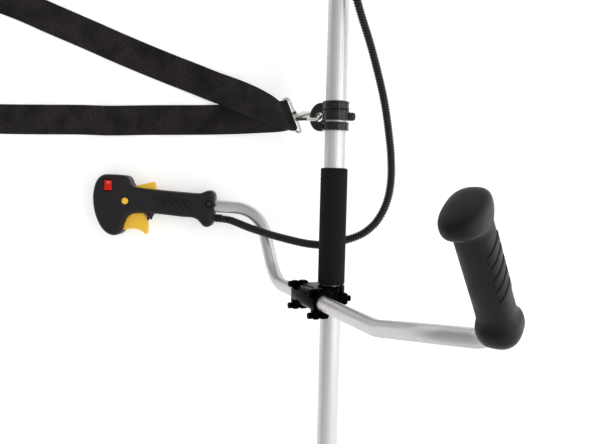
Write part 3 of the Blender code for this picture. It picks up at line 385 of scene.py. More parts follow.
class Finish:
    """A procedural material on a Principled shader, built up step by step."""

    def __init__(self, name, colour, rough, metal=0.0, specular=0.2, **sockets):
        MATERIALS[name] = bpy.data.materials.new(name)
        MATERIALS[name].use_nodes = True
        self.tree = MATERIALS[name].node_tree
        self.shader = self.tree.nodes["Principled BSDF"]
        fill(self.shader, Base_Color=(*colour, 1), Roughness=rough, Metallic=metal,
             Specular_IOR_Level=0.5 if metal else specular, **sockets)
        self.place = self.node("ShaderNodeTexCoord").outputs["Object"]

    def node(self, kind, **values):
        node = self.tree.nodes.new(kind)
        for key, value in values.items():
            setattr(node, key, value)
        return node

    def link(self, a, b):
        self.tree.links.new(a, b)

    def noise(self, scale, detail=3.0, stretch=None):
        source = self.place
        if stretch:
            mapping = fill(self.node("ShaderNodeMapping"), Scale=stretch)
            self.link(source, mapping.inputs["Vector"])
            source = mapping.outputs["Vector"]
        node = fill(self.node("ShaderNodeTexNoise"), Scale=scale, Detail=detail)
        self.link(source, node.inputs["Vector"])
        return node.outputs["Fac"]

    def ramp(self, source, low, high, start=0.3, end=0.7):
        node = fill(self.node("ShaderNodeMapRange"), From_Min=start, From_Max=end,
                    To_Min=low, To_Max=high)
        self.link(source, node.inputs["Value"])
        return node.outputs["Result"]

    def tint(self, source, other, start=0.3, end=0.7, share=1.0):
        """Mixes another colour in where the source is high."""
        mix = self.node("ShaderNodeMix", data_type="RGBA")
        self.link(self.ramp(source, 0.0, share, start, end), mix.inputs[0])
        before = self.shader.inputs["Base Color"]
        if before.is_linked:
            self.link(before.links[0].from_socket, mix.inputs[6])
        else:
            mix.inputs[6].default_value = before.default_value
        mix.inputs[7].default_value = (*other, 1)
        self.link(mix.outputs[2], before)

    def rough(self, source, low, high):
        self.link(self.ramp(source, low, high), self.shader.inputs["Roughness"])

    def bump(self, source, depth, strength=1.0):
        """Adds relief of that depth in metres."""
        node = fill(self.node("ShaderNodeBump"), Distance=depth, Strength=strength)
        self.link(source, node.inputs["Height"])
        normal = self.shader.inputs["Normal"]
        if normal.is_linked:
            self.link(normal.links[0].from_socket, node.inputs["Normal"])
        self.link(node.outputs["Normal"], normal)

    def wear_and_highlight(self, colour, share=0.5, start=0.54, end=0.62):
        """Lighter along the outer edges: worn edges on most finishes, and a painted highlight
        along the crests of the conduit's ribs.
        """
        edges = self.node("ShaderNodeNewGeometry").outputs["Pointiness"]
        self.tint(edges, colour, start, end, share)


PLASTICS = {  # colour, colour where worn or mottled, roughness, and maybe grain and specular
    "black_plastic": ((0.009, 0.008, 0.01), (0.02, 0.018, 0.022), 0.44),
    "handle": ((0.013, 0.0112, 0.0132), (0.027, 0.0235, 0.028), 0.42),
    "yellow_plastic": ((1.0, 0.595, 0.05), (1.0, 0.68, 0.09), 0.36),
    "red_plastic": ((0.66, 0.008, 0.003), (0.8, 0.035, 0.012), 0.26),
    "pale_plastic": ((0.62, 0.6, 0.52), (0.74, 0.72, 0.64), 0.36),
    "grip": ((0.0045, 0.0035, 0.0042), (0.01, 0.0085, 0.0095), 0.44, 0.0001, 0.22),
    "rubber": ((0.009, 0.0085, 0.009), (0.02, 0.019, 0.02), 0.6, 0.0001, 0.2),
    "conduit": ((0.003, 0.003, 0.0035), (0.01, 0.011, 0.013), 0.34, 0.00006, 0.22),
}
METALS = {  # colour, darker colour, roughness, stretch of the drawn lines, maybe their depth
    "tube": ((0.68, 0.67, 0.68), (0.56, 0.55, 0.56), 0.45, (1, 0.04, 1)),
    "bar": ((0.6, 0.585, 0.59), (0.48, 0.47, 0.475), 0.36, (0.5, 0.5, 0.5)),
    "cast": ((0.6, 0.6, 0.6), (0.42, 0.42, 0.43), 0.48, (1, 1, 1), 0.00005),
    "steel": ((0.46, 0.46, 0.47), (0.3, 0.29, 0.28), 0.34, (1, 12, 1)),
    "nickel": ((0.72, 0.7, 0.66), (0.5, 0.47, 0.43), 0.27, (1, 1, 1)),
    "muffler": ((0.36, 0.34, 0.32), (0.22, 0.17, 0.13), 0.45, (1, 1, 1)),
}


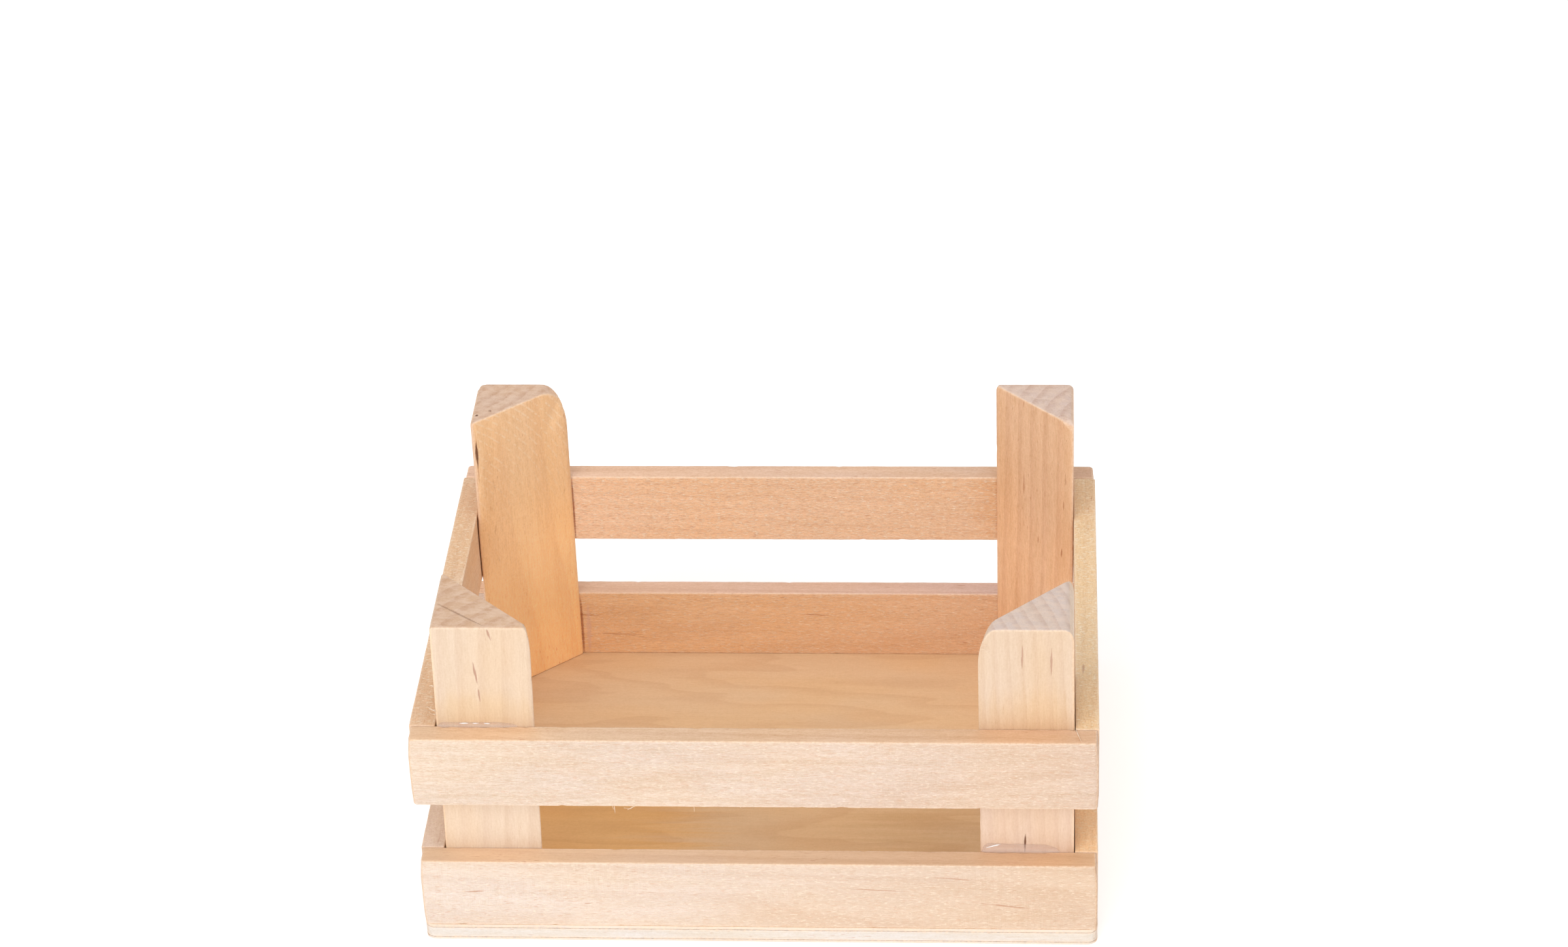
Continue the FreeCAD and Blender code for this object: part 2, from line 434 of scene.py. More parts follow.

Direction> Extract the full listing above without altering anything.

Complete response>
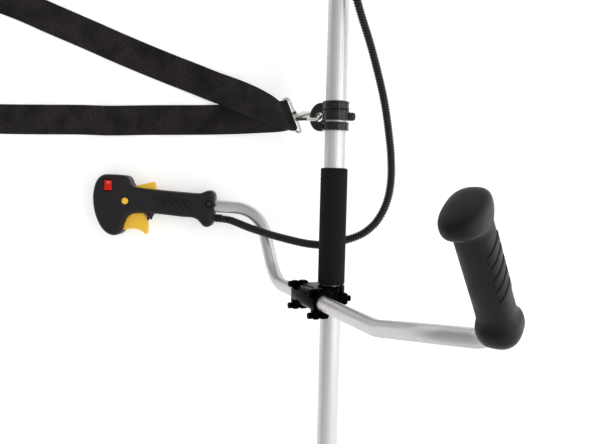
Write part 3 of the Blender code for this picture. It picks up at line 385 of scene.py. More parts follow.
class Finish:
    """A procedural material on a Principled shader, built up step by step."""

    def __init__(self, name, colour, rough, metal=0.0, specular=0.2, **sockets):
        MATERIALS[name] = bpy.data.materials.new(name)
        MATERIALS[name].use_nodes = True
        self.tree = MATERIALS[name].node_tree
        self.shader = self.tree.nodes["Principled BSDF"]
        fill(self.shader, Base_Color=(*colour, 1), Roughness=rough, Metallic=metal,
             Specular_IOR_Level=0.5 if metal else specular, **sockets)
        self.place = self.node("ShaderNodeTexCoord").outputs["Object"]

    def node(self, kind, **values):
        node = self.tree.nodes.new(kind)
        for key, value in values.items():
            setattr(node, key, value)
        return node

    def link(self, a, b):
        self.tree.links.new(a, b)

    def noise(self, scale, detail=3.0, stretch=None):
        source = self.place
        if stretch:
            mapping = fill(self.node("ShaderNodeMapping"), Scale=stretch)
            self.link(source, mapping.inputs["Vector"])
            source = mapping.outputs["Vector"]
        node = fill(self.node("ShaderNodeTexNoise"), Scale=scale, Detail=detail)
        self.link(source, node.inputs["Vector"])
        return node.outputs["Fac"]

    def ramp(self, source, low, high, start=0.3, end=0.7):
        node = fill(self.node("ShaderNodeMapRange"), From_Min=start, From_Max=end,
                    To_Min=low, To_Max=high)
        self.link(source, node.inputs["Value"])
        return node.outputs["Result"]

    def tint(self, source, other, start=0.3, end=0.7, share=1.0):
        """Mixes another colour in where the source is high."""
        mix = self.node("ShaderNodeMix", data_type="RGBA")
        self.link(self.ramp(source, 0.0, share, start, end), mix.inputs[0])
        before = self.shader.inputs["Base Color"]
        if before.is_linked:
            self.link(before.links[0].from_socket, mix.inputs[6])
        else:
            mix.inputs[6].default_value = before.default_value
        mix.inputs[7].default_value = (*other, 1)
        self.link(mix.outputs[2], before)

    def rough(self, source, low, high):
        self.link(self.ramp(source, low, high), self.shader.inputs["Roughness"])

    def bump(self, source, depth, strength=1.0):
        """Adds relief of that depth in metres."""
        node = fill(self.node("ShaderNodeBump"), Distance=depth, Strength=strength)
        self.link(source, node.inputs["Height"])
        normal = self.shader.inputs["Normal"]
        if normal.is_linked:
            self.link(normal.links[0].from_socket, node.inputs["Normal"])
        self.link(node.outputs["Normal"], normal)

    def wear_and_highlight(self, colour, share=0.5, start=0.54, end=0.62):
        """Lighter along the outer edges: worn edges on most finishes, and a painted highlight
        along the crests of the conduit's ribs.
        """
        edges = self.node("ShaderNodeNewGeometry").outputs["Pointiness"]
        self.tint(edges, colour, start, end, share)


PLASTICS = {  # colour, colour where worn or mottled, roughness, and maybe grain and specular
    "black_plastic": ((0.009, 0.008, 0.01), (0.02, 0.018, 0.022), 0.44),
    "handle": ((0.013, 0.0112, 0.0132), (0.027, 0.0235, 0.028), 0.42),
    "yellow_plastic": ((1.0, 0.595, 0.05), (1.0, 0.68, 0.09), 0.36),
    "red_plastic": ((0.66, 0.008, 0.003), (0.8, 0.035, 0.012), 0.26),
    "pale_plastic": ((0.62, 0.6, 0.52), (0.74, 0.72, 0.64), 0.36),
    "grip": ((0.0045, 0.0035, 0.0042), (0.01, 0.0085, 0.0095), 0.44, 0.0001, 0.22),
    "rubber": ((0.009, 0.0085, 0.009), (0.02, 0.019, 0.02), 0.6, 0.0001, 0.2),
    "conduit": ((0.003, 0.003, 0.0035), (0.01, 0.011, 0.013), 0.34, 0.00006, 0.22),
}
METALS = {  # colour, darker colour, roughness, stretch of the drawn lines, maybe their depth
    "tube": ((0.68, 0.67, 0.68), (0.56, 0.55, 0.56), 0.45, (1, 0.04, 1)),
    "bar": ((0.6, 0.585, 0.59), (0.48, 0.47, 0.475), 0.36, (0.5, 0.5, 0.5)),
    "cast": ((0.6, 0.6, 0.6), (0.42, 0.42, 0.43), 0.48, (1, 1, 1), 0.00005),
    "steel": ((0.46, 0.46, 0.47), (0.3, 0.29, 0.28), 0.34, (1, 12, 1)),
    "nickel": ((0.72, 0.7, 0.66), (0.5, 0.47, 0.43), 0.27, (1, 1, 1)),
    "muffler": ((0.36, 0.34, 0.32), (0.22, 0.17, 0.13), 0.45, (1, 1, 1)),
}


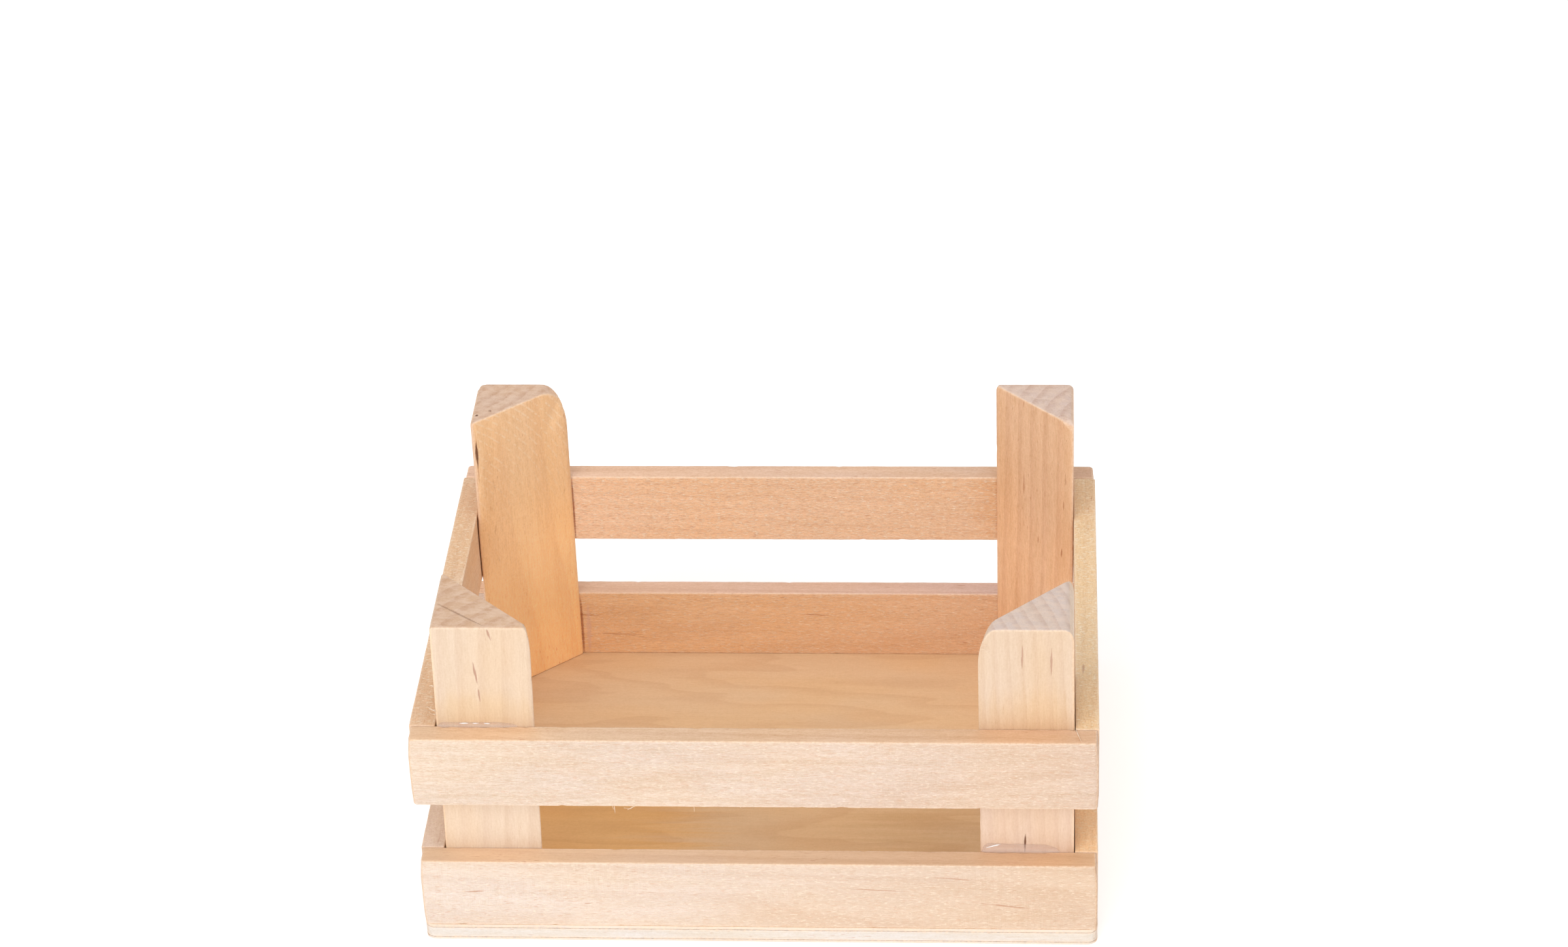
Continue the FreeCAD and Blender code for this object: part 2, from line 434 of scene.py. More parts follow.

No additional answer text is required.